▸ Collected data
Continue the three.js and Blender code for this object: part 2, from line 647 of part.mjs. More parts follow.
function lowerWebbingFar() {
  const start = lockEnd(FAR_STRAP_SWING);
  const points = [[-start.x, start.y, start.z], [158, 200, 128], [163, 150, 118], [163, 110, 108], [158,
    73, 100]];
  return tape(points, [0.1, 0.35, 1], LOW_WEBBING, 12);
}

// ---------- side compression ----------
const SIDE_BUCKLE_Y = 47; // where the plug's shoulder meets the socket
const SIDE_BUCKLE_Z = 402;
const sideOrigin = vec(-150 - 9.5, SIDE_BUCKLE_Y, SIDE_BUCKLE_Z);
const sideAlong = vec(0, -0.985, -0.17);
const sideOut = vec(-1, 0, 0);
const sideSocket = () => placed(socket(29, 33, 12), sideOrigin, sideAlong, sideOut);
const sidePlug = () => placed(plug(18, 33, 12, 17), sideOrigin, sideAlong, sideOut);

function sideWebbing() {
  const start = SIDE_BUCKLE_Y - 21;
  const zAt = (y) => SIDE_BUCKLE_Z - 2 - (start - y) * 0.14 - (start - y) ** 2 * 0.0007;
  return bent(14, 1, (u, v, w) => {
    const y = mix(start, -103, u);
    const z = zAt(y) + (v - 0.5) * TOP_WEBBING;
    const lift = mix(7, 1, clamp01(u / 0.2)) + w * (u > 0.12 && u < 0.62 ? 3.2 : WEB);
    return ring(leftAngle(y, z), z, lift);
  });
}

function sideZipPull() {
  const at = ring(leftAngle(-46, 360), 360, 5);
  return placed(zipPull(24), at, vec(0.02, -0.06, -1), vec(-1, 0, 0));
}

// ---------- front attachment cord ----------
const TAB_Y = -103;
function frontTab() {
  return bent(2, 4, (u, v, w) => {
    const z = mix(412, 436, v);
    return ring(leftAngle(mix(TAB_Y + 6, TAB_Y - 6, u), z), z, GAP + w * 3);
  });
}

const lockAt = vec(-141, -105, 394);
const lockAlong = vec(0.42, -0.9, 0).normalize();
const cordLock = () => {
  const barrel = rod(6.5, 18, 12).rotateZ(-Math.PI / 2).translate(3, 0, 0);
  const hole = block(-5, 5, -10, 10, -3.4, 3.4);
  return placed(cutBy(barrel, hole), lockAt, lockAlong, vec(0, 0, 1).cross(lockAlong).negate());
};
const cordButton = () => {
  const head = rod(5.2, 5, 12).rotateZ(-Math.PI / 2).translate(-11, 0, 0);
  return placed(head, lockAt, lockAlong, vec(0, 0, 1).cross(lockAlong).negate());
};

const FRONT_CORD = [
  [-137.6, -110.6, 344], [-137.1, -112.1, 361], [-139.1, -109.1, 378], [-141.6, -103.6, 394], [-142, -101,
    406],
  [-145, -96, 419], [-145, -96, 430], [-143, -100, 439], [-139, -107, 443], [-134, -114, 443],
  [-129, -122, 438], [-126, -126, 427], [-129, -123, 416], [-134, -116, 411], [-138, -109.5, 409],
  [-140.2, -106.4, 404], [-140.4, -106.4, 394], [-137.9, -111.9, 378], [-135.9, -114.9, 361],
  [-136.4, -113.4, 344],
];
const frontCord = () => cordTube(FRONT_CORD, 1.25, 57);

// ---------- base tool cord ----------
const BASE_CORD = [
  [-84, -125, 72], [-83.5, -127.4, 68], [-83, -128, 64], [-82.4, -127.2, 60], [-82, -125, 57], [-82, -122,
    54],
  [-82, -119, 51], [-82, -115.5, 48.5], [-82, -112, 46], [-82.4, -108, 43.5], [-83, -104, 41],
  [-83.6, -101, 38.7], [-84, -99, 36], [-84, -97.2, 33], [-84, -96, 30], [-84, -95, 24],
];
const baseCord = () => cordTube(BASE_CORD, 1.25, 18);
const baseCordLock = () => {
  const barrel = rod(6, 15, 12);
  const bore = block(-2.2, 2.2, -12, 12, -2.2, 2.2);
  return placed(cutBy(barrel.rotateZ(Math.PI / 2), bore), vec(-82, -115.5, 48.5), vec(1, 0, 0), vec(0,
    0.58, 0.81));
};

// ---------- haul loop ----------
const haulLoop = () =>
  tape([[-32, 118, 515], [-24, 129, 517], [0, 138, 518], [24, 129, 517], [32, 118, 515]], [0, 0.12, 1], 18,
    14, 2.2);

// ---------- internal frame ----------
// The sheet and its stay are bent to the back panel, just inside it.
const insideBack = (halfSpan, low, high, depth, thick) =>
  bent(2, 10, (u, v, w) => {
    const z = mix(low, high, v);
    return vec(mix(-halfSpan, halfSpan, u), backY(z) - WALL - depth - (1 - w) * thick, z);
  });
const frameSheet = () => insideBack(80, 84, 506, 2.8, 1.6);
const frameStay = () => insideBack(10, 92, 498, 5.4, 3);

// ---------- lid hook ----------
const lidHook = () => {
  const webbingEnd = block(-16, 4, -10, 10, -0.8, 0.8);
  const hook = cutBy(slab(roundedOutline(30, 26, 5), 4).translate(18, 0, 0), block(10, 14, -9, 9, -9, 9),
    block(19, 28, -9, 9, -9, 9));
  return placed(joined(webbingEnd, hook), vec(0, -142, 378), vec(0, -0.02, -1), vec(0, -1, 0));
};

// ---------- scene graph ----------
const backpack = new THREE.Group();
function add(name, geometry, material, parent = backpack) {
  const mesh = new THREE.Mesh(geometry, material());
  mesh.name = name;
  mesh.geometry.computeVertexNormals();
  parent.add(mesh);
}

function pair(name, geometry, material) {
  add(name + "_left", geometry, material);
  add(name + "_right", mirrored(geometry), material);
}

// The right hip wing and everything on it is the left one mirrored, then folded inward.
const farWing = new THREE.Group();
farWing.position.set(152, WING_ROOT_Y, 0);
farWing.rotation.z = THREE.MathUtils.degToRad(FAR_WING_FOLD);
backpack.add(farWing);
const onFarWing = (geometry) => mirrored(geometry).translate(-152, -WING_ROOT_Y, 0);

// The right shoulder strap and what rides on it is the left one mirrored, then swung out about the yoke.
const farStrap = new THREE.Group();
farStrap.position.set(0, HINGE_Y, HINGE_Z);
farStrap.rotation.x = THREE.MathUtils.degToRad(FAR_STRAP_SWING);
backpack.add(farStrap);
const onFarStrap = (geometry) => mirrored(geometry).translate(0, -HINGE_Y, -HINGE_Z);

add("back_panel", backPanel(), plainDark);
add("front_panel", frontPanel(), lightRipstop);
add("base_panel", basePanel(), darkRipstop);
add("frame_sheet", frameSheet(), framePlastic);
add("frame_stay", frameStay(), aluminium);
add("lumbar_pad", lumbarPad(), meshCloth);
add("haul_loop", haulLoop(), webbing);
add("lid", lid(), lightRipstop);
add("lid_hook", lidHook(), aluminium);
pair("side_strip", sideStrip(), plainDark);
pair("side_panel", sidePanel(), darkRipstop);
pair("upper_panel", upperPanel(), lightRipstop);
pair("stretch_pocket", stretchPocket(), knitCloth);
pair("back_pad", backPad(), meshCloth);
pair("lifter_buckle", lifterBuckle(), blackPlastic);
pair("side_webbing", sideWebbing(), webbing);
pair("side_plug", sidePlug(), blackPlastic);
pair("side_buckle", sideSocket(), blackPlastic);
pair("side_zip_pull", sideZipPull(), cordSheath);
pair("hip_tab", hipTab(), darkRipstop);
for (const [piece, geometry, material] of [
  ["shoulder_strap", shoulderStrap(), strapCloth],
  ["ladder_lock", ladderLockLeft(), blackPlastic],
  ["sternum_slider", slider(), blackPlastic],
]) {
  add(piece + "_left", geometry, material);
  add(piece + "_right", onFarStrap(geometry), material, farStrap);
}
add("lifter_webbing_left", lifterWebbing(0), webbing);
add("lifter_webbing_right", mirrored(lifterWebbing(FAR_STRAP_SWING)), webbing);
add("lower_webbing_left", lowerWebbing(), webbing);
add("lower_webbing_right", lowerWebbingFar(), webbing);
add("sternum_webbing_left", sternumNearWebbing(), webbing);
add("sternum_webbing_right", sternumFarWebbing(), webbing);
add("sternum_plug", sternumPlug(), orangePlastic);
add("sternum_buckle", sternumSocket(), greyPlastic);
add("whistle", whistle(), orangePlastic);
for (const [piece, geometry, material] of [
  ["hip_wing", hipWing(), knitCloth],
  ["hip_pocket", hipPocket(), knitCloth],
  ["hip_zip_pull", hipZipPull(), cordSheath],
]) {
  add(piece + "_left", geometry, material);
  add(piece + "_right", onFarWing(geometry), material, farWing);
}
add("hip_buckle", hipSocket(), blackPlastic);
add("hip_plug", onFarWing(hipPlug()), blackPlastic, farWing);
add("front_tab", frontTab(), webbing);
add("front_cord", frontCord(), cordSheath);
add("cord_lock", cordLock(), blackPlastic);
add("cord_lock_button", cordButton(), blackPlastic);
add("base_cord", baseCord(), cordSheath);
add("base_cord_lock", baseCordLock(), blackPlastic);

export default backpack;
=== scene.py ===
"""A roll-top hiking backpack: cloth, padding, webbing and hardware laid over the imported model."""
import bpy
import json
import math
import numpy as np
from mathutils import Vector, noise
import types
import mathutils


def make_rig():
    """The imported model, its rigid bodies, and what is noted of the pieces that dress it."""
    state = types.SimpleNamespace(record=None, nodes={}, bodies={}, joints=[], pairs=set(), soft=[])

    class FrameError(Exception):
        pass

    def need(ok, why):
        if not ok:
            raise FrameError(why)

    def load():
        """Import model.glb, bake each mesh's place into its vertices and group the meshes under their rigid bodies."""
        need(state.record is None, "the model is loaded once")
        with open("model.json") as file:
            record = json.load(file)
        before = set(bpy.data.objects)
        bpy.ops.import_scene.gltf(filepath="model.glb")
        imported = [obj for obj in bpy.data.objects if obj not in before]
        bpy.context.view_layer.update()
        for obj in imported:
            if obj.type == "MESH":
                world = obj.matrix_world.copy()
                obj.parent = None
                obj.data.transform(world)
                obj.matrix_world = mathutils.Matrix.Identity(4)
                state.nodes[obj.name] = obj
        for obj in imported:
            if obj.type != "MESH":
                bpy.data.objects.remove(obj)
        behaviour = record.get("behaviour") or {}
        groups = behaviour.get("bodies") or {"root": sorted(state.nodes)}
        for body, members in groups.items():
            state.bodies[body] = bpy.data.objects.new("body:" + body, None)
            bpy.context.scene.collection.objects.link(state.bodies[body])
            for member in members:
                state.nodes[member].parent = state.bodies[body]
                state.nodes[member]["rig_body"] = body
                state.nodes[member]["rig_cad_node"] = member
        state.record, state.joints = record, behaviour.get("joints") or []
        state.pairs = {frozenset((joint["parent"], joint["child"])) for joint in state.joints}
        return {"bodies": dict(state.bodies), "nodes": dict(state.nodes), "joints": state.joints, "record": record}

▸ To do
Repeat exactly the lines from the one that contains "import types" through the one that contains "obj.data.transform(world)", and only those.

▸ Complete response
import types
import mathutils


def make_rig():
    """The imported model, its rigid bodies, and what is noted of the pieces that dress it."""
    state = types.SimpleNamespace(record=None, nodes={}, bodies={}, joints=[], pairs=set(), soft=[])

    class FrameError(Exception):
        pass

    def need(ok, why):
        if not ok:
            raise FrameError(why)

    def load():
        """Import model.glb, bake each mesh's place into its vertices and group the meshes under their rigid bodies."""
        need(state.record is None, "the model is loaded once")
        with open("model.json") as file:
            record = json.load(file)
        before = set(bpy.data.objects)
        bpy.ops.import_scene.gltf(filepath="model.glb")
        imported = [obj for obj in bpy.data.objects if obj not in before]
        bpy.context.view_layer.update()
        for obj in imported:
            if obj.type == "MESH":
                world = obj.matrix_world.copy()
                obj.parent = None
                obj.data.transform(world)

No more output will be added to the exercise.